Pick async by default, sync for critical writes
Async is the default; the primary commits without waiting. Sync waits for at least one replica to acknowledge before commit.
- Async: low write latency, possible data loss on primary failure equal to the lag.
- Sync: zero data loss on failover, write latency includes the round-trip to the replica.
Set sync per session for the few writes that need it, not globally; a global synchronous_commit = on blocks every commit when the sync replica disconnects.
SET LOCAL synchronous_commit = remote_apply;
INSERT INTO payments (...) VALUES (...);remote_write is fast; remote_apply is strongest. Tie the choice to the durability budget per write.
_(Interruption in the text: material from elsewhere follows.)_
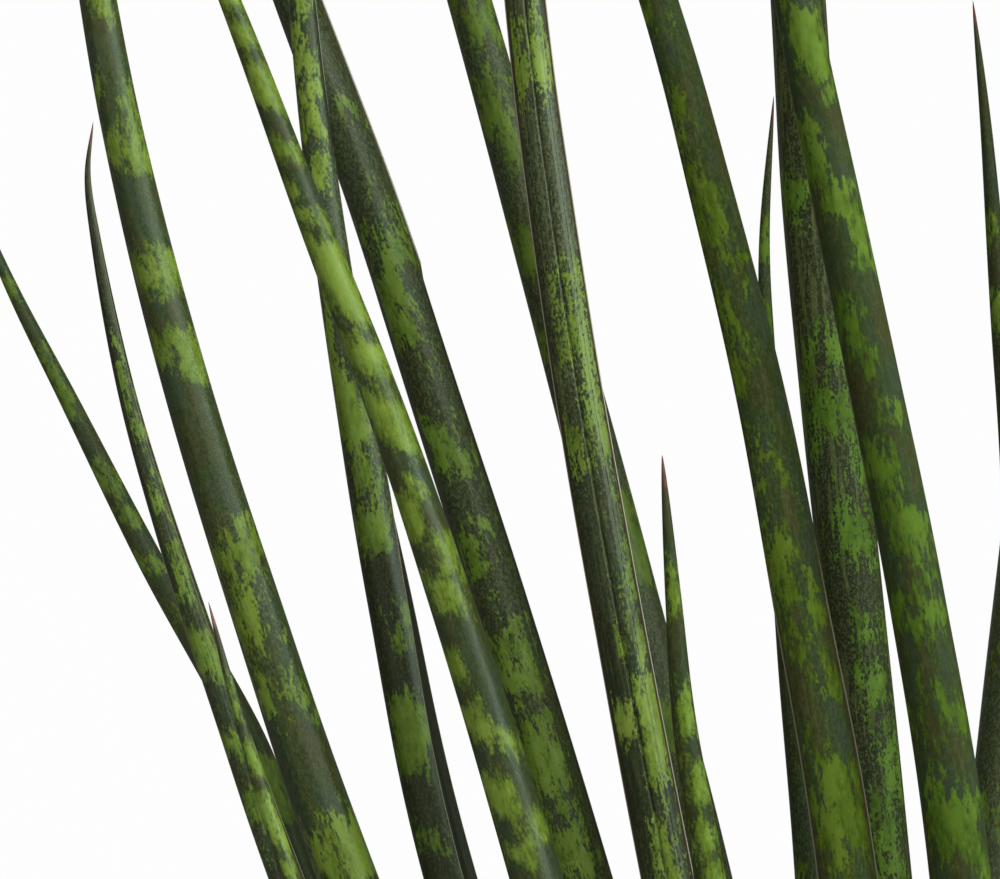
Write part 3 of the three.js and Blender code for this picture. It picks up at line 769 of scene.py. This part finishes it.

Cascade replicas when one primary fans out far
A primary that streams to a dozen replicas burns network and CPU. Cascade through one tier of intermediate replicas; the intermediate restreams WAL to its downstream consumers. Cascading adds one apply latency per hop and offloads bandwidth from the primary. Most managed providers expose this as a configuration option; self-hosted setups use primary_conninfo on the downstream replicas.
Tune hot_standby_feedback against vacuum
A read replica with long-running queries holds back vacuum on the primary; the rows it reads may still be visible to it. hot_standby_feedback = on delays vacuum until the replica is done and shows up as bloat. Leave it off and tolerate query cancellation on the replica, or turn it on and accept the bloat risk; pair with postgres-vacuum. Long analytical queries belong on a dedicated replica with feedback on; OLTP read replicas should keep it off.
Drill the failover before the incident
Replication is half the story. The failover playbook lives in postgres-prod: promote with pg_ctl promote or the provider’s button, repoint the connection pool, then re-clone the old primary as a new replica. Run the drill quarterly. A replication topology that has never been failed over is theoretical.